• _Source material_:
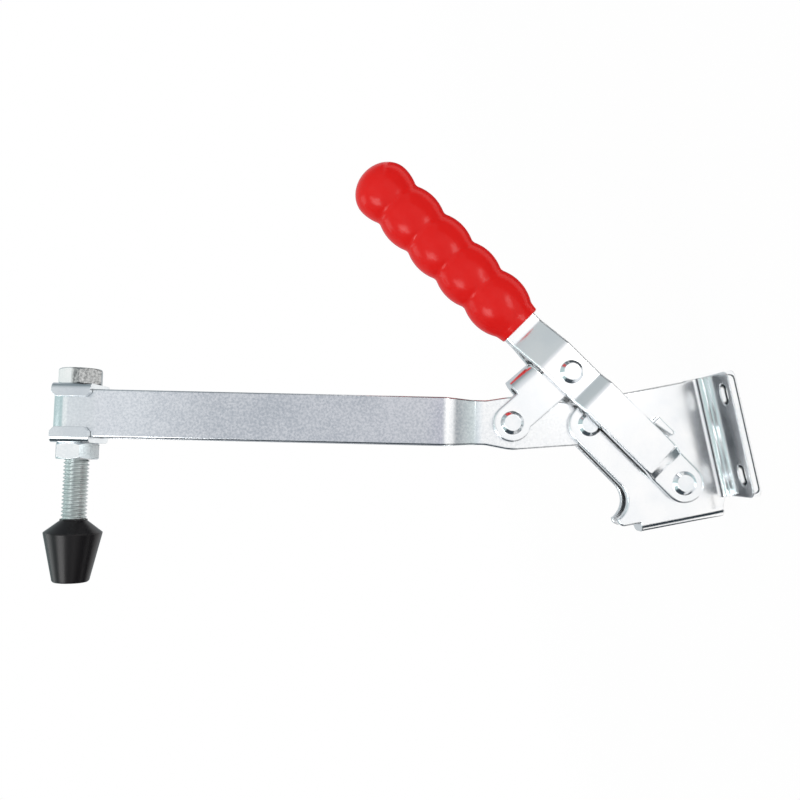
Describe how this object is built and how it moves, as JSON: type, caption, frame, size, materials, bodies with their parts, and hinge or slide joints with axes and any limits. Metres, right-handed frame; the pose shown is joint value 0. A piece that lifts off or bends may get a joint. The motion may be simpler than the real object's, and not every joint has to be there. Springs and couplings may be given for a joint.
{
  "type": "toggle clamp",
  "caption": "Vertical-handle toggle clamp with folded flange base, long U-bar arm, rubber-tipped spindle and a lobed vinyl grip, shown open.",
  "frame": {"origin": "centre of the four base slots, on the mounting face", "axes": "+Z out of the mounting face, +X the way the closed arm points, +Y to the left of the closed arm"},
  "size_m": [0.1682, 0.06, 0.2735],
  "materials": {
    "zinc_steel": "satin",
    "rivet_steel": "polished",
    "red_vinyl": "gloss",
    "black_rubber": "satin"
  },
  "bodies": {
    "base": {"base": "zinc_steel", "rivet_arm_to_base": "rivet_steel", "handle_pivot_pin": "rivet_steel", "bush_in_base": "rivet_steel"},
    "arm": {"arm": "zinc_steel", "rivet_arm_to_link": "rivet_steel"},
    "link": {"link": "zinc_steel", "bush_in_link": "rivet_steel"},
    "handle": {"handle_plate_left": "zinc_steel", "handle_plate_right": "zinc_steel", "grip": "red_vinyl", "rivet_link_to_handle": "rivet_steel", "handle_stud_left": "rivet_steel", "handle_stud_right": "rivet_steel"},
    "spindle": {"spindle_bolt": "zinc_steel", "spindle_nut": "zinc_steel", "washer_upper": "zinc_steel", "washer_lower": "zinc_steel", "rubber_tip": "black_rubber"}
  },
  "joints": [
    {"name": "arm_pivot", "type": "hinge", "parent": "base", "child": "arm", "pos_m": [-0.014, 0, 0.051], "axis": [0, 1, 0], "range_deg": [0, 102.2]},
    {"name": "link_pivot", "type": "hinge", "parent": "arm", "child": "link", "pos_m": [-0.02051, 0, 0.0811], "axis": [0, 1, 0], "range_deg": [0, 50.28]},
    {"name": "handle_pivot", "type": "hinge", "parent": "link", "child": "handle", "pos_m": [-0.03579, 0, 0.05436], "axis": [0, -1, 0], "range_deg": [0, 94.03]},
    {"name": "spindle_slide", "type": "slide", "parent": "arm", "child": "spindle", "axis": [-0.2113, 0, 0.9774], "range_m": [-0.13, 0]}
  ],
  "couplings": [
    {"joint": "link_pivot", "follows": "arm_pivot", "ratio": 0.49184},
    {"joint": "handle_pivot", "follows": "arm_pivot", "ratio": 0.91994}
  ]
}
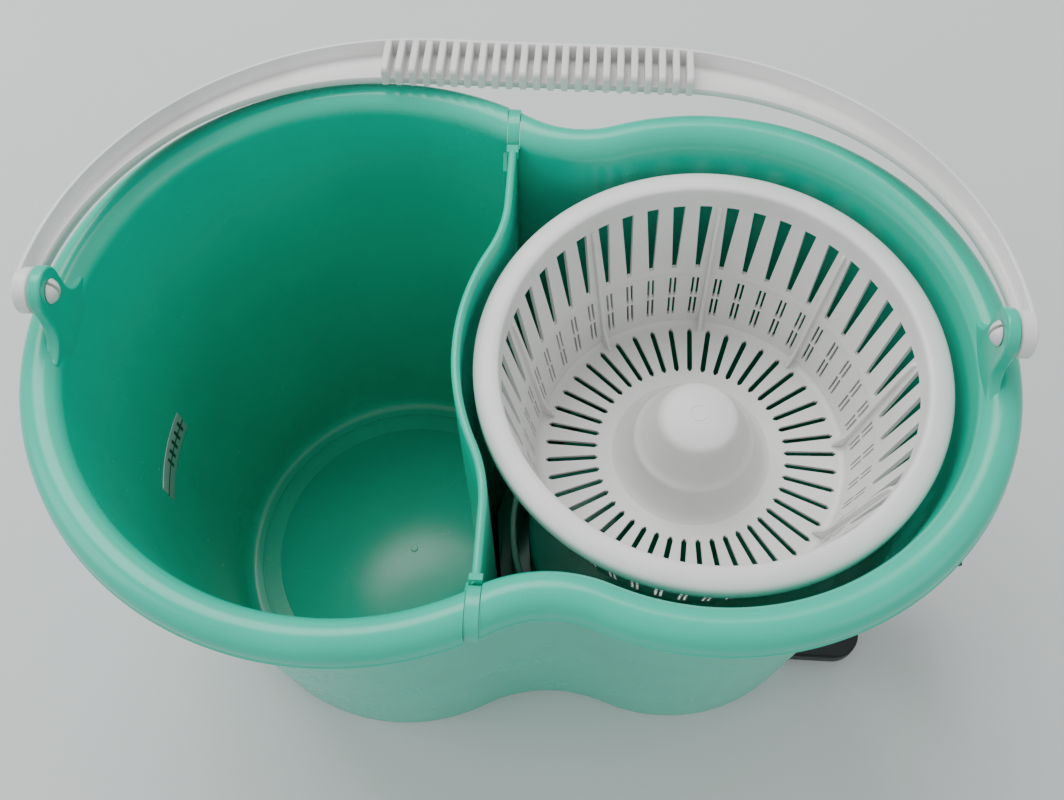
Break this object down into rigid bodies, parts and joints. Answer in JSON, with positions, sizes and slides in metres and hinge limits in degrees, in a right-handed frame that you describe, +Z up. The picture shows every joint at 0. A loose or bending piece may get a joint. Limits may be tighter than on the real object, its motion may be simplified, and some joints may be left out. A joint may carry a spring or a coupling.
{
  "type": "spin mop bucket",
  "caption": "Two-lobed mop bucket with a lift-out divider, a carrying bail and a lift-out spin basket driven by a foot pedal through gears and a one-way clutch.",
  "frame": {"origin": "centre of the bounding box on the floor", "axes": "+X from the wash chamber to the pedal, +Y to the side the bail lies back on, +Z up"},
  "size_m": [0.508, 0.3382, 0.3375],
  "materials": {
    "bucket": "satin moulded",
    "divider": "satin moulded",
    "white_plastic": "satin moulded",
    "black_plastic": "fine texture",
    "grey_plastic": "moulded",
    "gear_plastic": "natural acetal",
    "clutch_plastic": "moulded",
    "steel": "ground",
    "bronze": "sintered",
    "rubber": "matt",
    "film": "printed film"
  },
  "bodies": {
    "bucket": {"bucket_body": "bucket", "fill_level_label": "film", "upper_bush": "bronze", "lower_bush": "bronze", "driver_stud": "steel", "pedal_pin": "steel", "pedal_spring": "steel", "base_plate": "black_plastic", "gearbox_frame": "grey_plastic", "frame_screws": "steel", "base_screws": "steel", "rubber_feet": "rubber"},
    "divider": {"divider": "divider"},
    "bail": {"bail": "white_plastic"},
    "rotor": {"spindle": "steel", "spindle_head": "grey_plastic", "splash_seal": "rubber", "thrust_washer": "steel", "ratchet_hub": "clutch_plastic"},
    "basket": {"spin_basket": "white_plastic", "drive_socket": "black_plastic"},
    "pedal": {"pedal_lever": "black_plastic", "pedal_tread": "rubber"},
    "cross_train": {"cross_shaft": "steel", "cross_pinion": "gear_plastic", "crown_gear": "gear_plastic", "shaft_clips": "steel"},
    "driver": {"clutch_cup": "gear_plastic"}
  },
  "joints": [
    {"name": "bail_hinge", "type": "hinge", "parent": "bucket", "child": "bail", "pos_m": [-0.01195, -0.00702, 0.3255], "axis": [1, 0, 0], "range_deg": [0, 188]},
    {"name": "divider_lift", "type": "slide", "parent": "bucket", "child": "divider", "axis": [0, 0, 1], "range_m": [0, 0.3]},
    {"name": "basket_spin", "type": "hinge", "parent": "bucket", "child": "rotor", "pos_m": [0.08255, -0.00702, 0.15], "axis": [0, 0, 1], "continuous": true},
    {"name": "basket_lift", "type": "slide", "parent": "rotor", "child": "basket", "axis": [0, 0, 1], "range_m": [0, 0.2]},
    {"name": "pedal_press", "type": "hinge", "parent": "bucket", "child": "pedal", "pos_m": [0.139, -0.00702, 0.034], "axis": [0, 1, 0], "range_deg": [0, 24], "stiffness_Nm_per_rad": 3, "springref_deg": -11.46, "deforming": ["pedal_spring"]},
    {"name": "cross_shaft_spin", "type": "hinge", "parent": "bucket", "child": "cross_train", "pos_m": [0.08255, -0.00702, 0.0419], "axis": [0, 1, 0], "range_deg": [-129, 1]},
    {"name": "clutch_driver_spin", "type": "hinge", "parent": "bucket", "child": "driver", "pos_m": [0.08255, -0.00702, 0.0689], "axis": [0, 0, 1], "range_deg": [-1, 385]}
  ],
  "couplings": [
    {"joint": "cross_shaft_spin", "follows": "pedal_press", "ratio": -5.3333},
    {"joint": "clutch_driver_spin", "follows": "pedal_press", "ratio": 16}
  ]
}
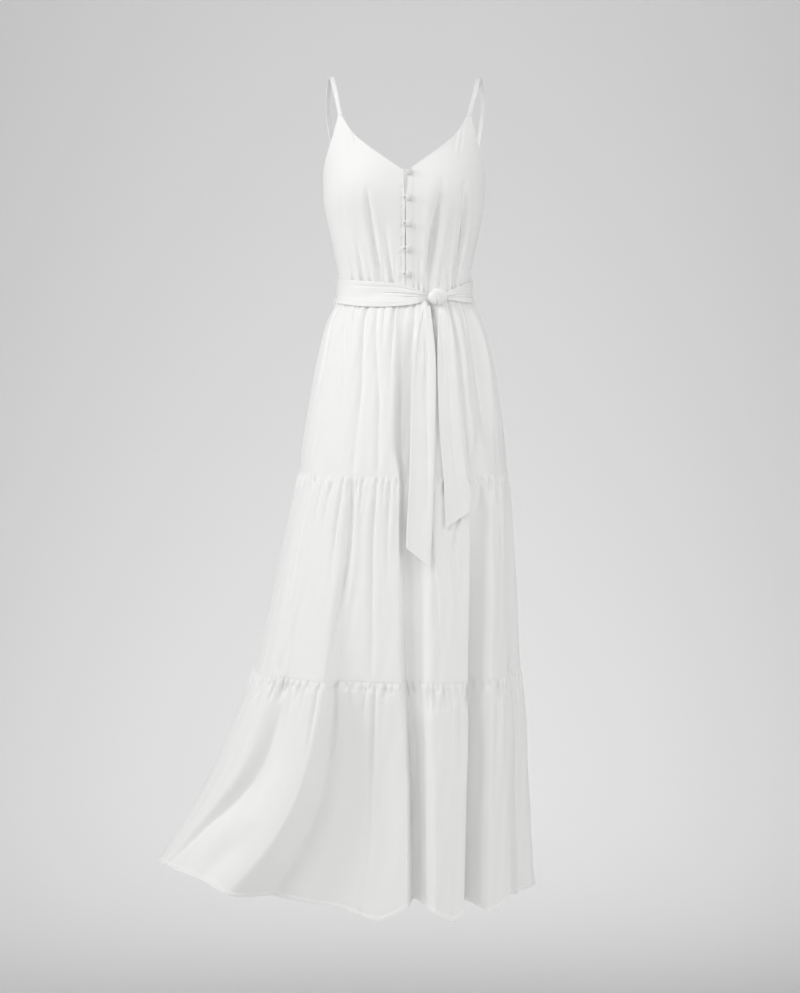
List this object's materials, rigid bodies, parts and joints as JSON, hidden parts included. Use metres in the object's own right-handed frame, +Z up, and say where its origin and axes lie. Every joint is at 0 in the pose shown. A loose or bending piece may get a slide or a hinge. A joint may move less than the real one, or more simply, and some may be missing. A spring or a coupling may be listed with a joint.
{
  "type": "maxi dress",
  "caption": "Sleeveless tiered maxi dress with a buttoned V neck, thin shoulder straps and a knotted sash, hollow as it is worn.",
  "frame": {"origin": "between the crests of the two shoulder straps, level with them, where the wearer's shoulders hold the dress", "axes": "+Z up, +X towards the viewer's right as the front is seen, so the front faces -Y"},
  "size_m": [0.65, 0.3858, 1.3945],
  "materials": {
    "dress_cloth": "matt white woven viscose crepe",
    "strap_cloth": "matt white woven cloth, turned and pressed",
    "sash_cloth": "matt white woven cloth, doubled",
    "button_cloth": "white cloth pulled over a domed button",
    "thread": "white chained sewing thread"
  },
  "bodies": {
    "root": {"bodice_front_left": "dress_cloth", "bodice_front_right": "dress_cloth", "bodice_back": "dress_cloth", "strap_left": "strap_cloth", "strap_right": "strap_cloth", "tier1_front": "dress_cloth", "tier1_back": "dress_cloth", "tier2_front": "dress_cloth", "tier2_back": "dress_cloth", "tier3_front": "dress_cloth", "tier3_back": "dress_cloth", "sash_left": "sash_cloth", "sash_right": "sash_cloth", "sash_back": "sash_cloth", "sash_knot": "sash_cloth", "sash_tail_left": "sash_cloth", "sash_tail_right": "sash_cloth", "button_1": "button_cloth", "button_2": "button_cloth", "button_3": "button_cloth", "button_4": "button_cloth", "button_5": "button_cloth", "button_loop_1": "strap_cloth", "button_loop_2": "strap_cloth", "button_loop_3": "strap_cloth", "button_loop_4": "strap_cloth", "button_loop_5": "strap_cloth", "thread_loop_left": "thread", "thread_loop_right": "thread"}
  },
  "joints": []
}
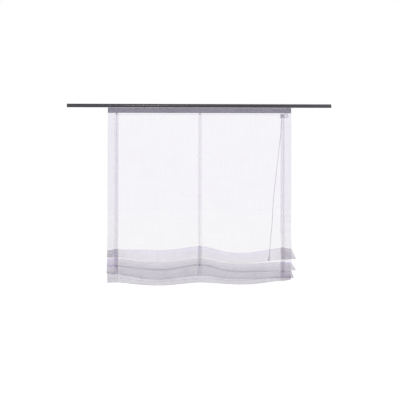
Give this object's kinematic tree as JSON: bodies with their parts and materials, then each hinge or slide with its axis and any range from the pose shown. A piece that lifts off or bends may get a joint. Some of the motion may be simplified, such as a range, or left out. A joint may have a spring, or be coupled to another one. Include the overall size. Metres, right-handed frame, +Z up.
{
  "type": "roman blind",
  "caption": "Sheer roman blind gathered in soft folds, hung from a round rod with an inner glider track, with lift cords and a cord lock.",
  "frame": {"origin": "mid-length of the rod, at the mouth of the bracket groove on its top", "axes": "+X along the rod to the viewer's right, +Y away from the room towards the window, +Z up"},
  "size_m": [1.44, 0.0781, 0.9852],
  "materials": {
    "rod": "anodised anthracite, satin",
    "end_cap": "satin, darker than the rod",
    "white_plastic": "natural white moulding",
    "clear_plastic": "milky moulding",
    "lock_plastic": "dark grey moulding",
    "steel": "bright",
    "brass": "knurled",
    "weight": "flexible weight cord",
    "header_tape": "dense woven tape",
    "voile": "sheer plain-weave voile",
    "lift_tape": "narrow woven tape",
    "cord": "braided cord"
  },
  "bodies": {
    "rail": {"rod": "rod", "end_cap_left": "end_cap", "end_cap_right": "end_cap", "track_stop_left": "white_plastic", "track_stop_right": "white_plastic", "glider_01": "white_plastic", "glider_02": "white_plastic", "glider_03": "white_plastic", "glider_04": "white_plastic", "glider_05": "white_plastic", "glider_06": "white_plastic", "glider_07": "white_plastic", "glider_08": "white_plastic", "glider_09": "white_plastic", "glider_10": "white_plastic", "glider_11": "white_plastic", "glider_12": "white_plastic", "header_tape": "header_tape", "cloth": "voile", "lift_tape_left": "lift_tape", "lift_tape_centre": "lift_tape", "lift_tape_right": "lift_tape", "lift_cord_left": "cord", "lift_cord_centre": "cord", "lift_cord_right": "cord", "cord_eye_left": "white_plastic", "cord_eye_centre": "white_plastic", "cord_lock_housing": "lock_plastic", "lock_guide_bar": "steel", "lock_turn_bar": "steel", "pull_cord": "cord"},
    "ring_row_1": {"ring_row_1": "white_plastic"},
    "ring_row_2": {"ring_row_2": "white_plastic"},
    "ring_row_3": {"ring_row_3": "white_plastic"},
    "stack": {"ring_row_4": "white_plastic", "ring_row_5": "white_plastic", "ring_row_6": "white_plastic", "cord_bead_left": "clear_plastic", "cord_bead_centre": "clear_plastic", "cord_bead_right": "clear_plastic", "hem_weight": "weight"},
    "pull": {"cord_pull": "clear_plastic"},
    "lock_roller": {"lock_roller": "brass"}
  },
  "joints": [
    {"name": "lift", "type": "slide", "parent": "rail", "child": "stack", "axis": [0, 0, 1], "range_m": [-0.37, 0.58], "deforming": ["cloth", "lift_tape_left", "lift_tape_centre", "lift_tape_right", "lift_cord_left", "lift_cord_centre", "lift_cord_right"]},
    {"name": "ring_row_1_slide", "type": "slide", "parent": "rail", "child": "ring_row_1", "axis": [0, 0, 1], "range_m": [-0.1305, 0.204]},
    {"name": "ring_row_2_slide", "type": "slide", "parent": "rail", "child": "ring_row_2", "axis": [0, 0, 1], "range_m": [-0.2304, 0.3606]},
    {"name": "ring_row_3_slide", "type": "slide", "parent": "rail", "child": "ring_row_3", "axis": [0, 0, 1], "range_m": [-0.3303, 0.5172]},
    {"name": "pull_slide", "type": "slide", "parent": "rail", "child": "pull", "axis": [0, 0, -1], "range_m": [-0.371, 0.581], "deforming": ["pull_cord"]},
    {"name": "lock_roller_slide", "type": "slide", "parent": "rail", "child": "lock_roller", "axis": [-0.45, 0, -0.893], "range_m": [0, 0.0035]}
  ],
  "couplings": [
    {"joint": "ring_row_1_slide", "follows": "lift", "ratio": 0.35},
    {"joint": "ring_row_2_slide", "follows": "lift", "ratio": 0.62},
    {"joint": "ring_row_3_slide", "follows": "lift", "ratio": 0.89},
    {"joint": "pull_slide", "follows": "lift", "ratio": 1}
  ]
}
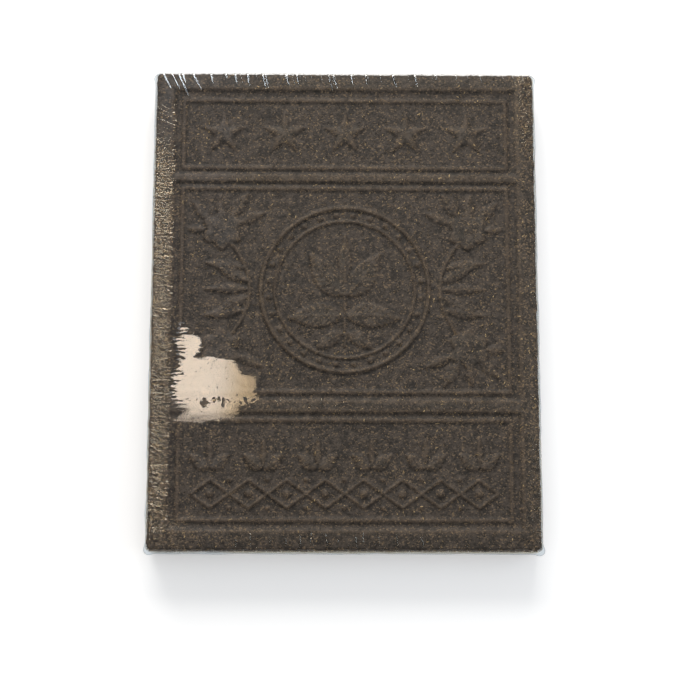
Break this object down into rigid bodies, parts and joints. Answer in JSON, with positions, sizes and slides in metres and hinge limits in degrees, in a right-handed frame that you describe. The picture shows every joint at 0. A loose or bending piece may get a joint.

• _Stated goal_:
Spot every line that holds "handed" and copy it.

• _Solution for this exercise_:
Describe how this object is built and how it moves, as JSON: type, caption, frame, size, materials, bodies with their parts, and hinge or slide joints with axes and any limits. Metres, right-handed frame; the pose shown is joint value 0. A piece that lifts off or bends may get a joint. The motion may be simpler than the real object's, and not every joint has to be there. Springs and couplings may be given for a joint.
Break this object down into rigid bodies, parts and joints. Answer in JSON, with positions, sizes and slides in metres and hinge limits in degrees, in a right-handed frame that you describe, +Z up. The picture shows every joint at 0. A loose or bending piece may get a joint. Limits may be tighter than on the real object, its motion may be simplified, and some joints may be left out. A joint may carry a spring or a coupling.
List this object's materials, rigid bodies, parts and joints as JSON, hidden parts included. Use metres in the object's own right-handed frame, +Z up, and say where its origin and axes lie. Every joint is at 0 in the pose shown. A loose or bending piece may get a slide or a hinge. A joint may move less than the real one, or more simply, and some may be missing. A spring or a coupling may be listed with a joint.
Give this object's kinematic tree as JSON: bodies with their parts and materials, then each hinge or slide with its axis and any range from the pose shown. A piece that lifts off or bends may get a joint. Some of the motion may be simplified, such as a range, or left out. A joint may have a spring, or be coupled to another one. Include the overall size. Metres, right-handed frame, +Z up.
Break this object down into rigid bodies, parts and joints. Answer in JSON, with positions, sizes and slides in metres and hinge limits in degrees, in a right-handed frame that you describe. The picture shows every joint at 0. A loose or bending piece may get a joint.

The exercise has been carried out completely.